The Jews are by far the most serious about maintaining the sanctity of their religious language. A small but significant minority of Ultra-Orthodox Jews—particularly Hasids—regard the use of Hebrew for day-to-day conversation as blasphemous; even the ones who live in Israel refuse to learn Modern Hebrew and continue to communicate exclusively in Yiddish.
  • Arabic for Muslims. The translation of the Koran into other languages is permitted in Islam, but these translations are considered paraphrases or study aids, and not spiritually valid. This is related to it's roots as an oral tradition and Arabic's nature as a phonetic language.

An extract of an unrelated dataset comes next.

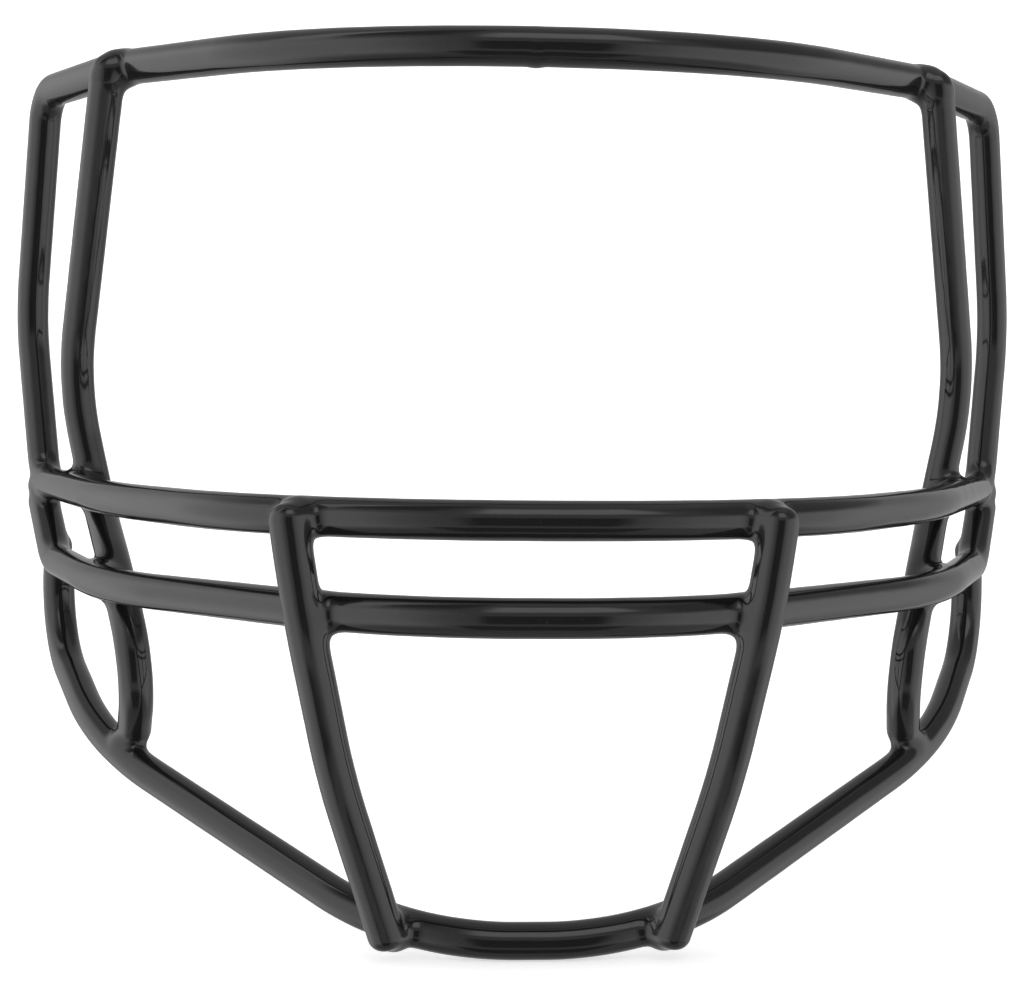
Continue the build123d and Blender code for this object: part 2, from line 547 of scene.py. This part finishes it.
def coat_material():
    """Glossy black polymer with faint orange peel, haze and a little dust."""
    material, nodes = new_material("gloss_black_coat")
    place = nodes.add("ShaderNodeTexCoord").outputs["Object"]
    haze = nodes.add("ShaderNodeTexNoise", {"Vector": place, "Scale": 60.0, "Detail": 4.0})
    rough = nodes.add(
        "ShaderNodeMapRange",
        {
            "Value": haze.outputs["Fac"],
            "From Min": 0.3,
            "From Max": 0.7,
            "To Min": 0.05,
            "To Max": 0.10,
        },
    )
    dust = nodes.add("ShaderNodeTexNoise", {"Vector": place, "Scale": 2600.0, "Detail": 2.0})
    specks = nodes.add(
        "ShaderNodeMapRange", {"Value": dust.outputs["Fac"], "From Min": 0.69, "From Max": 0.8}
    )
    tone = nodes.add(
        "ShaderNodeMix",
        {
            "Factor": specks.outputs["Result"],
            "A": (0.009, 0.009, 0.010, 1),
            "B": (0.035, 0.035, 0.037, 1),
        },
        data_type="RGBA",
    )
    peel = nodes.add("ShaderNodeTexNoise", {"Vector": place, "Scale": 420.0, "Detail": 1.0})
    bump = nodes.add(
        "ShaderNodeBump",
        {"Height": peel.outputs["Fac"], "Strength": 0.5, "Distance": 0.00002},
    )
    shader = nodes.add(
        "ShaderNodeBsdfPrincipled",
        {
            "Base Color": tone.outputs["Result"],
            "Roughness": rough.outputs["Result"],
            "IOR": 1.52,
            "Normal": bump.outputs["Normal"],
        },
    )
    nodes.add("ShaderNodeOutputMaterial", {"Surface": shader.outputs["BSDF"]})
    return material


def steel_material(name, light, dark, rough):
    """Drawn or fused steel: streaky, slightly oxidised metal."""
    material, nodes = new_material(name)
    place = nodes.add("ShaderNodeTexCoord").outputs["Object"]
    streaks = nodes.add("ShaderNodeTexNoise", {"Vector": place, "Scale": 900.0, "Detail": 6.0})
    tone = nodes.add(
        "ShaderNodeMix",
        {"Factor": streaks.outputs["Fac"], "A": dark, "B": light},
        data_type="RGBA",
    )
    bump = nodes.add(
        "ShaderNodeBump", {"Height": streaks.outputs["Fac"], "Strength": 0.3, "Distance": 0.00005}
    )
    shader = nodes.add(
        "ShaderNodeBsdfPrincipled",
        {
            "Base Color": tone.outputs["Result"],
            "Metallic": 1.0,
            "Roughness": rough,
            "Normal": bump.outputs["Normal"],
        },
    )
    nodes.add("ShaderNodeOutputMaterial", {"Surface": shader.outputs["BSDF"]})
    return material


def floor_material():
    material, nodes = new_material("pale_floor")
    shader = nodes.add(
        "ShaderNodeBsdfPrincipled",
        {
            "Base Color": (0.82, 0.82, 0.82, 1),
            "Roughness": 0.9,
            "Emission Color": (1.0, 1.0, 1.0, 1),
            "Emission Strength": 0.6,
        },
    )
    nodes.add("ShaderNodeOutputMaterial", {"Surface": shader.outputs["BSDF"]})
    return material


def give(obj, material):
    obj.data.materials.clear()
    obj.data.materials.append(material)


# ---- studio -----------------------------------------------------------------------------------
FLOOR_REACH = 6.0
BACKDROP_PLACE = 2.5
BACKDROP_HEIGHT = 3.0
BACKDROP_BEND = 1.2
BEND_STEPS = 12


def studio_floor(top):
    """Pale floor that curves up into a backdrop."""
    flat_end = BACKDROP_PLACE - BACKDROP_BEND
    profile = [(-FLOOR_REACH, 0.0), (flat_end, 0.0)]
    for step in range(1, BEND_STEPS + 1):
        angle = math.pi / 2 * step / BEND_STEPS
        along = flat_end + BACKDROP_BEND * math.sin(angle)
        profile.append((along, BACKDROP_BEND - BACKDROP_BEND * math.cos(angle)))
    profile.append((BACKDROP_PLACE, BACKDROP_HEIGHT))
    vertices = [(x, y, z + top) for y, z in profile for x in (-FLOOR_REACH, FLOOR_REACH)]
    faces = [(2 * i, 2 * i + 1, 2 * i + 3, 2 * i + 2) for i in range(len(profile) - 1)]
    mesh = bpy.data.meshes.new("studio_floor")
    mesh.from_pydata(vertices, [], faces)
    mesh.polygons.foreach_set("use_smooth", [True] * len(faces))
    floor = bpy.data.objects.new("studio_floor", mesh)
    bpy.context.scene.collection.objects.link(floor)
    give(floor, floor_material())
    floor.visible_glossy = False
    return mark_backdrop(floor)


# Soft white panels and dark gaps of the light tent, each from one azimuth to another and
# from one height to another, with the width of its soft edges and its level. Degrees;
# azimuth 0 is in front of the guard and 90 to its right. Later panels lie over earlier ones.
TENT_LEVEL = 0.5
PANELS = (
    ("left wall", (-128, -35), (-46, 36), (22, 12), 1.5),
    ("right wall", (37, 116), (-38, 20), (22, 8), 1.35),
    ("left strip", (-90, -66), (30, 72), (6, 8), 1.35),
    ("roof light", (-13, 40), (37, 66), (6, 5), 1.65),
    ("left roof gap", (-70, -27), (50, 84), (7, 7), 0.18),
    ("right roof gap", (55, 140), (25, 60), (8, 5), 0.3),
    ("table", (-200, 200), (-100, -60), (1, 10), 0.36),
    ("camera opening", (-14, 24), (-29, 16), (4, 4), 0.07),
    ("table opening", (-28, 38), (-66, -40), (5, 4), 0.07),
)


def window(nodes, value, limits, edge):
    """1 between the two limits, 0 outside, with soft edges."""
    low, high = (math.radians(limit) for limit in limits)
    soft = math.radians(edge)
    rise = nodes.add(
        "ShaderNodeMapRange",
        {"Value": value, "From Min": low - soft, "From Max": low + soft},
        interpolation_type="SMOOTHSTEP",
    )
    fall = nodes.add(
        "ShaderNodeMapRange",
        {
            "Value": value,
            "From Min": high - soft,
            "From Max": high + soft,
            "To Min": 1.0,
            "To Max": 0.0,
        },
        interpolation_type="SMOOTHSTEP",
    )
    return times(nodes, rise.outputs["Result"], fall.outputs["Result"])


def times(nodes, first, second):
    product = nodes.add("ShaderNodeMath", {0: first, 1: second}, operation="MULTIPLY")
    return product.outputs["Value"]


def light_tent():
    """White light tent; the coat reflects its panels and gaps, the camera sees plain white."""
    world = bpy.data.worlds.new("light_tent")
    world.use_nodes = True
    bpy.context.scene.world = world
    nodes = Nodes(world.node_tree)
    direction = nodes.add("ShaderNodeTexCoord").outputs["Generated"]
    split = nodes.add("ShaderNodeSeparateXYZ", {"Vector": direction})
    forward = times(nodes, split.outputs["Y"], -1.0)
    azimuth = nodes.add("ShaderNodeMath", {0: split.outputs["X"], 1: forward}, operation="ARCTAN2")
    height = nodes.add("ShaderNodeMath", {0: split.outputs["Z"]}, operation="ARCSINE")
    level = TENT_LEVEL
    for _, across, up, (edge_across, edge_up), panel_level in PANELS:
        inside = times(
            nodes,
            window(nodes, azimuth.outputs["Value"], across, edge_across),
            window(nodes, height.outputs["Value"], up, edge_up),
        )
        panel = nodes.add("ShaderNodeMix", {"Factor": inside, "A": level, "B": panel_level})
        level = panel.outputs["Result"]
    seen = nodes.add("ShaderNodeLightPath").outputs["Is Camera Ray"]
    strength = nodes.add("ShaderNodeMix", {"Factor": seen, "A": level, "B": 1.0})
    glow = nodes.add(
        "ShaderNodeBackground", {"Color": (1.0, 1.0, 1.0, 1), "Strength": strength.outputs["Result"]}
    )
    nodes.add("ShaderNodeOutputWorld", {"Surface": glow.outputs["Background"]})


# Camera: place in metres, turns in degrees, lens in millimetres, shift in frame widths.
CAMERA_PLACE = (-0.01217, -0.38265, -0.0036)
CAMERA_YAW, CAMERA_PITCH, CAMERA_ROLL = 2.778, -3.496, 0.429
CAMERA_LENS = 60.25
CAMERA_SHIFT = (-0.0409, 0.1030)
SENSOR_WIDTH = 36.0
NEAREST_SEEN = 0.01
SAME_PLACE = 0.0001


def studio_camera():
    data = bpy.data.cameras.new("camera")
    data.lens = CAMERA_LENS
    data.sensor_width = SENSOR_WIDTH
    data.clip_start = NEAREST_SEEN
    camera = bpy.data.objects.new("camera", data)
    bpy.context.scene.collection.objects.link(camera)
    turn = Matrix.Rotation(math.radians(-CAMERA_YAW), 4, "Z")
    tilt = Matrix.Rotation(math.radians(90 + CAMERA_PITCH), 4, "X")
    roll = Matrix.Rotation(math.radians(CAMERA_ROLL), 4, "Z")
    camera.matrix_world = Matrix.Translation(CAMERA_PLACE) @ turn @ tilt @ roll
    for name, shift in zip(("shift_x", "shift_y"), CAMERA_SHIFT):
        lens_shift(camera, name, shift)
    bpy.context.scene.camera = camera


def lens_shift(camera, name, shift):
    """Lens shift that belongs to this one camera place, and is off anywhere else."""
    driver = camera.data.driver_add(name).driver
    driver.type = "SCRIPTED"
    depth = driver.variables.new()
    depth.name = "depth"
    depth.targets[0].id = camera
    depth.targets[0].data_path = "location.y"
    driver.expression = f"{shift} if abs(depth - {CAMERA_PLACE[1]}) < {SAME_PLACE} else 0.0"


# ---- build --------------------------------------------------------------------------------------
steel = steel_material("drawn_steel", (0.62, 0.62, 0.63, 1), (0.40, 0.40, 0.42, 1), 0.34)
fused = steel_material("fused_steel", (0.45, 0.42, 0.38, 1), (0.16, 0.17, 0.21, 1), 0.48)
for node, obj in frame["nodes"].items():
    give(obj, fused if "weld" in node else steel)

coat = dipped_coat()
give(coat, coat_material())
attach(coat, "root")
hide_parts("coat")

studio_floor(cad_box[0].z)
light_tent()
studio_camera()
bpy.context.scene.view_settings.view_transform = "Standard"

In fact, the written form of Arabic was originally formalized in part due to the need to record the sacred verses of the Koran permanently and all together.
    • Various sects differ on wether required prayers can or should be spoken in local vernacular or only in Arabic.
  • For over a thousand years (~500-1517 AD) Latin was the Sacred Language for western Christians, and remained so for Catholics up until the 1960s, and it technically still is the Sacred Language, even if few people use it. Every time the Pope releases a new encyclical it's originally in Latin, which is also Vatican City's official language.
  • Greek for eastern Christians.
  • Old Church Slavonic for the Russian Orthodox Church.
  • For Protestant Christians, Greek and Hebrew. The Old Testament was originally written in Hebrew and the New Testament in Greek.
  • Hinduism: The old Hindu vedas (scriptures) are written in Sanskrit. Pāṇini wrote on Sanskrit morphology and syntax for the sake of preserving the language as it was intended by the gods. He lived during the 4th century BC and is considered to be the first linguist.
    • Modern Hindi is this to Indo-Caribbean people in Guyana and Trinidad and Tobago. To clarify, the Indo-Caribbean people are descendants of indentured servants brought over by the British from India to the Caribbean. Over the years, Hindi stopped being the primary language, and everyone now speaks English (albeit a Caribbean dialect of it) as the primary language. Hindi only survives in religious texts and among the priesthood and temple singing groups, and your average Hindu in the Caribbean thinks of Hindi as a liturgical language, not something that one would speak in everyday life. People in India, of course, still speak Hindi as their most common language, and the linguistic differences between the Indians and the English-speaking Indo-Caribbeans often results in massive Internet Backdraft today when Indians accuse Indo-Caribbeans of "acting white" by speaking English as their primary language. The Indo-Caribbean people, for their part, retort that even though their ancestors were Indian, they now consider themselves to be a different—albeit related—culture.
  • Original Buddhism uses Pali/Maghadi (common people's version of Sanskrit).
  • Sumerian for the Akkadians and Babylonians. Historians record that the Akkadians, always fond of oddball religious practices, had at least one ritual involving two people whispering the same prayer into a bull's ears—Sumerian in one ear, Akkadian in the other.
  • Etruscan survived for some time as a ritual language after the language had "died". There was even a (now lost) Etruscan-Latin dictionary.